The rule-based approach to MT, also known as “classical”, is based on processing linguistic information about source and target languages retrieved from dictionaries and grammars. The principal assumption here is that translation can be condensed to a set of rules applied in morphological, syntactic and semantic analysis of both the source and the target languages involved in a concrete translation task.

The most well-known examples that support the Russian language are Systran and Prompt, the latter being developed specifically by a Russian company with over 15 years of experience in the industry and well-suited for dealing with translations from and into Russian (see online-translator.com).

Rule-based systems provide full control over translations as the rules are programmed manually and may be adjusted for debugging purposes. They offer good reusability, are domain independent and flexible in use.

However, they have multiple shortcomings. Building new dictionaries and rule sets is extremely labor-intensive and, hence, expensive. Any natural language is intrinsically ambiguous, so addressing idiomatic expressions, contextual meanings of words and phrases, as well as such stylistic devices as metaphors or irony is problematic.

In actuality, due to advances in statistical MT (see below) all current RBMT engines are hybrid SMT / RBMT.

In statistical MT engines, translations are generated based on statistical models built by text corpora analysis. All best-known systems in use today such as Google Translate and Microsoft Translator (part of the Bing service) are statistical.

Such systems have multiple advantages over RBMTs – they are much easier to train as they do not require rule creation – rules are generated automatically based on the statistic model and available input (parallel text corpora). The system is not tailored to a specific language – any language can be translated into any other language provided that there are parallel texts available. Translations are less literal and more natural.

However, translated output requires considerable post-editing as statistical matching can often result in nonsensical texts and obvious errors, especially for inflection languages like Russian. Besides, translations between languages with different word orders may be a problem.

Non-disclosure Considerations

In the enterprise setting, there is another important issue to consider. Statistical translation systems often use cloud services that, in theory, make translated texts available to a third party (engine supplier, such as Google or Microsoft) for data mining, which may potentially be undesirable in case of sensitive information handling and/or an NDA with a client.

To avoid this situation, it is possible to purchase an SMT engine and train it using company texts in a contained environment or to integrate such SMT engine in proprietary software (most technologies of statistical translation are open-source and in public domain, so such proprietary system can be implemented by an expert in natural language processing, as it was done in eBay.com, among others).

Another option is to triage texts for translation and select ones that have to be translated manually, with the remainder being machine-translated and post-edited.

Implementation Considerations

Based on the above, two general approaches can be used – short term and medium/long term, depending on sensitivity of translated documents and availability of natural language processing talent.

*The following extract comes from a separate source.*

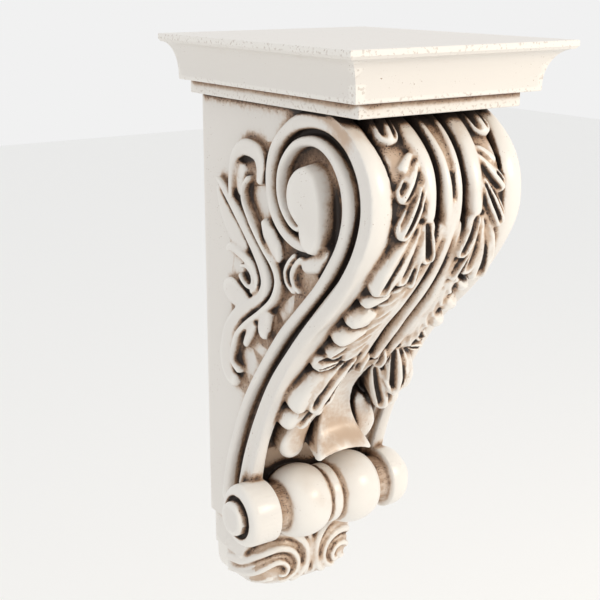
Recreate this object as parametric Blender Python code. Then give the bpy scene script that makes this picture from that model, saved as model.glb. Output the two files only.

First of all, if technical translation is most pertinent to the nature of a company, this type of translation is one of the best suited for MT due to strict adherence to terminology, avoidance of stylistic devices and ambiguity. Hence, MT will greatly increase productivity of translators who can post-edit much larger volumes of text than translate it, subject to their willingness to master this new approach to translation and availability of necessary tools.

In the short term, it is possible to implement a translation memory tool with access to web-based machine translation, such as MemoQ or Trados. These tools provide a repository of translated and automatically re-useable texts and can access web services (APIs – application programming interfaces) to pre-translate texts using either Microsoft Translator (Bing) or Google Translate.

NB: due to availability of open source statistical engines, there are dozens of SMT services available now that may be tested for their applicability to a company’s texts. However, it is recommended to look at the two above-mentioned industry leaders first as they possess the most well-developed text corpora which greatly improves results of statistical machine translation.

However, translators have to be aware that highly sensitive documents may not be machine-translated via web-services and have to be handled manually but in the CAT tool environment.

As an alternative solution, PROMT offline translation suite may be purchased (an enterprise LAN-based version available with client-server architecture), which is an example of rule-based and statistical translation approach best adapted for translation into Russian. This system also offers functions of a translation memory tool.

NB: Due to inflectional nature of the Russian language, some experts consider rule-based tools like Systran and Promt to be better suited niche solutions, especially if they are combined with statistical models in a hybrid model, which is the case with Promt.

In the medium to long term, an open-source statistical engine such as Moses SMT may be implemented and trained with a company text corpus. Ultimately, this solution may not only provide best quality translations but become a basis for a proprietary MT and TM tool to be purchased from the by other companies working in the same field.

Conclusion

Implementation of machine translation tools is recommended to companies with a specific nature of translations (technical) and current availability and advances in machine translation technology. Statistical and/or hybrid MT tools, preferably integrated into translation memory tools (MemoQ, Trados), are to be considered and tested, with the most popular web-based tools (Google Translate and Microsoft Translator) being the first choice for the MT part of the solution, subject to sensitivity of translated information. At the same time Promt Translation Suite may be considered as a viable alternative solution that can work in the offline mode.

In the medium to long term, Moses SMT or any other open-source statistical engine may be used as a basis for a proprietary machine translation tool to be deployed by a company and possibly supplied to other enterprises operating in the same or similar industries.